When White questioned Shifter about the difficulties of reversal process to become a man again, he replied, “What they [doctors] don't tell you is because they've labelled them as difficult patients but even beyond that, the one thing they don't tell you is once your first surgery didn't go right and second one didn't go right, after a while nobody wants to touch other surgeons work because they don't want to attach their name to a complicated case. Every time you go in there is more scar tissue and more complications.”
Shifter also clarified that he has no problem presenting himself as a female and look like one, as he said: “I just declared myself to be a woman but when I changed my paperwork or when it was all libbed out and drinking kool-aid and was brainwashed by the trans community. I simply enjoy presenting as feminine and having long hair,” but noted, “Looking back I don't think my mind was able to comprehend what was happening. Even when I was a woman, I only knew what it was like to be a man on estrogen. And now I can't go back to being a traditional man. I will never know what it's like to be a woman, at least biologically.”
Shifter also pointed out the lack of research in this field as he has no idea how the artificial hormones he has to take will affect his body in future. “I'll have to have some kind of hormone in my body so it's going to be estrogen only because if I don't take any hormones, I already have osteoporosis and it will continue to get worse. I went almost seven years without any hormones. The hormones I am taking are similar to what women get during menopause.” he said.

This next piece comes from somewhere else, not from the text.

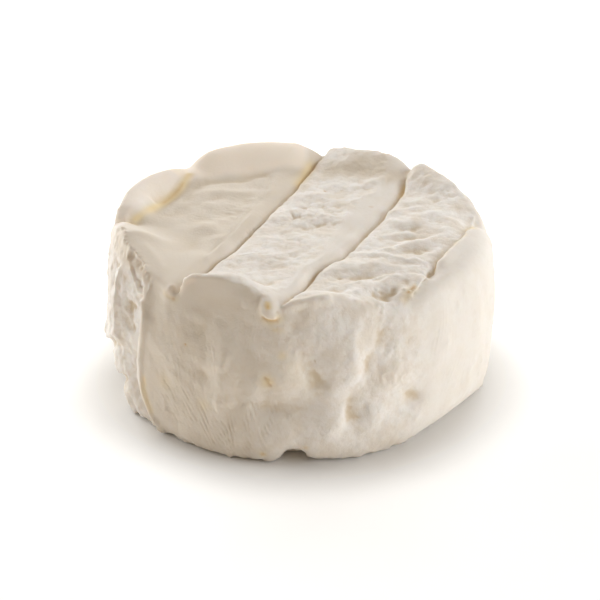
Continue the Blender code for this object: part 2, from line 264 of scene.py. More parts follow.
def on_rim(degrees):
    """The outermost skin of the rim at a bearing, in millimetres."""
    gap = np.abs((bearing - degrees + 180) % 360 - 180)
    close = np.flatnonzero((gap < 0.8) & (skin[:, 2] > 34))
    return skin[close[np.argmax(reach[close] * 0.7 + skin[close, 2])]]


def wall_line(*places):
    return [on_wall(*place) for place in places]


def top_line(*places):
    return [on_top(*place) for place in places]


# %% The brushes
def beside_line(points, facing, line, far):
    """Points near a line: their numbers, distance, side (1 is left of it), place along it, its length."""
    line = np.array(line)
    near = np.flatnonzero(np.all((points > line.min(0) - far) & (points < line.max(0) + far), axis=1))
    spots = points[near]
    gap = np.full(len(near), 1e9)
    side = np.zeros(len(near))
    along = np.zeros(len(near))
    length = 0.0
    for start, end in zip(line[:-1], line[1:]):
        step = end - start
        size = np.linalg.norm(step)
        share = np.clip((spots - start) @ step / size**2, 0.0, 1.0)
        off = spots - start - share[:, None] * step
        distance = np.linalg.norm(off, axis=1)
        turn = np.einsum("ij,ij->i", np.cross(step, off), facing[near])
        closer = distance < gap
        gap[closer] = distance[closer]
        side[closer] = np.sign(turn[closer])
        along[closer] = (length + share * size)[closer]
        length += size
    return near, gap, side, along, length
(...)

“It's transphobic to say it but after I've been through the system, I 100 percent feel like I was part of some cruel medical and social experiment - except nobody checked in on me. If I'd killed myself I would not have even been included in any statistics. I'm sure they would just write me off as the cause of being some other issue. Moreover, I've spent thousands of dollars. I've traveled across the country and did all the consults trying to get help,” he claimed.
Shifter then went on to accuse doctors for not giving full information before such life changing surgeries because it would be “bad for business”. Pointing fingers at an LGBT health care, research and advocacy organization, called Fenway Health, in his case, he said: “One of the biggest mistakes is because I went to Fenway Health. A lot of their staff is LGBT and one of my therapists was trans as far as I know. Initially I thought it was good because she would understand me but now looking back she was biased. You know it's kind of an activist hospital in a way.”
“I feel like my life would have been better and more productive if over the last 10 years I spent expanding definition of what it is to be a man instead of trying to just blend in like society wants and trying to be a heteronormative woman. I don't really know what the future holds. But we need to go back to the science lab to work out what true trans is. Do you want to be on hormones or have surgery? I f****d up my life, I could have been so much more,” Shifter concluded.